> **What you have to do**: Transcribe the records below exactly.

> **Excerpted data**:
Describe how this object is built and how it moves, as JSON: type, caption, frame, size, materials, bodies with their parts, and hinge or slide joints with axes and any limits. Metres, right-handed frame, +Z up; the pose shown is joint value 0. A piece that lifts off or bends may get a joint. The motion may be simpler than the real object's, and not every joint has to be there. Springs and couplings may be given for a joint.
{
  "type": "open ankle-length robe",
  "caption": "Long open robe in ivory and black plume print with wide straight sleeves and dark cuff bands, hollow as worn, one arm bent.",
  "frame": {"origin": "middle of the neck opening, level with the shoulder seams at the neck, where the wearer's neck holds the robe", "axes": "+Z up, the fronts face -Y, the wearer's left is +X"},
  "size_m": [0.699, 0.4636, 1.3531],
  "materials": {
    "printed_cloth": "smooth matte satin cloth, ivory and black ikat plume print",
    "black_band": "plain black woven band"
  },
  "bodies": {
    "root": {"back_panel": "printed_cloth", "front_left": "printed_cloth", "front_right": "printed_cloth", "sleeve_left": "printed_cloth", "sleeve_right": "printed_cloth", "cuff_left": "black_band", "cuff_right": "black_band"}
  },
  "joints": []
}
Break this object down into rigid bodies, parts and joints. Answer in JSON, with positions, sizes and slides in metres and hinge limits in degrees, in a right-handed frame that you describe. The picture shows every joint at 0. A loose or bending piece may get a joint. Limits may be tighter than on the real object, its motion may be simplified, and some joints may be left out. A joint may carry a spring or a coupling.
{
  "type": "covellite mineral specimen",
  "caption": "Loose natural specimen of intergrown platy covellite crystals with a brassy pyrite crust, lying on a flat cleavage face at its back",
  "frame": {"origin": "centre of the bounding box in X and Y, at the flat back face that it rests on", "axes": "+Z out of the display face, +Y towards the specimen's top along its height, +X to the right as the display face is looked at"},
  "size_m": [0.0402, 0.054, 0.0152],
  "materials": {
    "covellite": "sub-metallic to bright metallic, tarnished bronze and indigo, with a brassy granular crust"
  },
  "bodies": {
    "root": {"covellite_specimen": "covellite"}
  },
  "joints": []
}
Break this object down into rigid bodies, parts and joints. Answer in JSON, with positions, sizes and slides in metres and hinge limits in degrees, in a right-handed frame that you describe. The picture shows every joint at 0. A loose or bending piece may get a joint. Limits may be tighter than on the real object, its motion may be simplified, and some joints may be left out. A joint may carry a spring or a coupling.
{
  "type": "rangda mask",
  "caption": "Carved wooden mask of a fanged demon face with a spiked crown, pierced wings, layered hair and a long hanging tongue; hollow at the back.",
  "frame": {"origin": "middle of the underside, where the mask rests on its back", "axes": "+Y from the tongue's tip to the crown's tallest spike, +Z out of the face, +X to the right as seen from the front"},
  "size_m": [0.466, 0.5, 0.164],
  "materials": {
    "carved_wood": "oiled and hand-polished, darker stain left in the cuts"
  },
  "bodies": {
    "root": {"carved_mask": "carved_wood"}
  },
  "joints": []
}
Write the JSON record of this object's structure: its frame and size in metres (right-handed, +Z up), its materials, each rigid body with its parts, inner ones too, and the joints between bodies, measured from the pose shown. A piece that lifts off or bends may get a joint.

> **Correct result**:
Describe how this object is built and how it moves, as JSON: type, caption, frame, size, materials, bodies with their parts, and hinge or slide joints with axes and any limits. Metres, right-handed frame, +Z up; the pose shown is joint value 0. A piece that lifts off or bends may get a joint. The motion may be simpler than the real object's, and not every joint has to be there. Springs and couplings may be given for a joint.
{
  "type": "open ankle-length robe",
  "caption": "Long open robe in ivory and black plume print with wide straight sleeves and dark cuff bands, hollow as worn, one arm bent.",
  "frame": {"origin": "middle of the neck opening, level with the shoulder seams at the neck, where the wearer's neck holds the robe", "axes": "+Z up, the fronts face -Y, the wearer's left is +X"},
  "size_m": [0.699, 0.4636, 1.3531],
  "materials": {
    "printed_cloth": "smooth matte satin cloth, ivory and black ikat plume print",
    "black_band": "plain black woven band"
  },
  "bodies": {
    "root": {"back_panel": "printed_cloth", "front_left": "printed_cloth", "front_right": "printed_cloth", "sleeve_left": "printed_cloth", "sleeve_right": "printed_cloth", "cuff_left": "black_band", "cuff_right": "black_band"}
  },
  "joints": []
}
Break this object down into rigid bodies, parts and joints. Answer in JSON, with positions, sizes and slides in metres and hinge limits in degrees, in a right-handed frame that you describe. The picture shows every joint at 0. A loose or bending piece may get a joint. Limits may be tighter than on the real object, its motion may be simplified, and some joints may be left out. A joint may carry a spring or a coupling.
{
  "type": "covellite mineral specimen",
  "caption": "Loose natural specimen of intergrown platy covellite crystals with a brassy pyrite crust, lying on a flat cleavage face at its back",
  "frame": {"origin": "centre of the bounding box in X and Y, at the flat back face that it rests on", "axes": "+Z out of the display face, +Y towards the specimen's top along its height, +X to the right as the display face is looked at"},
  "size_m": [0.0402, 0.054, 0.0152],
  "materials": {
    "covellite": "sub-metallic to bright metallic, tarnished bronze and indigo, with a brassy granular crust"
  },
  "bodies": {
    "root": {"covellite_specimen": "covellite"}
  },
  "joints": []
}
Break this object down into rigid bodies, parts and joints. Answer in JSON, with positions, sizes and slides in metres and hinge limits in degrees, in a right-handed frame that you describe. The picture shows every joint at 0. A loose or bending piece may get a joint. Limits may be tighter than on the real object, its motion may be simplified, and some joints may be left out. A joint may carry a spring or a coupling.
{
  "type": "rangda mask",
  "caption": "Carved wooden mask of a fanged demon face with a spiked crown, pierced wings, layered hair and a long hanging tongue; hollow at the back.",
  "frame": {"origin": "middle of the underside, where the mask rests on its back", "axes": "+Y from the tongue's tip to the crown's tallest spike, +Z out of the face, +X to the right as seen from the front"},
  "size_m": [0.466, 0.5, 0.164],
  "materials": {
    "carved_wood": "oiled and hand-polished, darker stain left in the cuts"
  },
  "bodies": {
    "root": {"carved_mask": "carved_wood"}
  },
  "joints": []
}
Write the JSON record of this object's structure: its frame and size in metres (right-handed, +Z up), its materials, each rigid body with its parts, inner ones too, and the joints between bodies, measured from the pose shown. A piece that lifts off or bends may get a joint.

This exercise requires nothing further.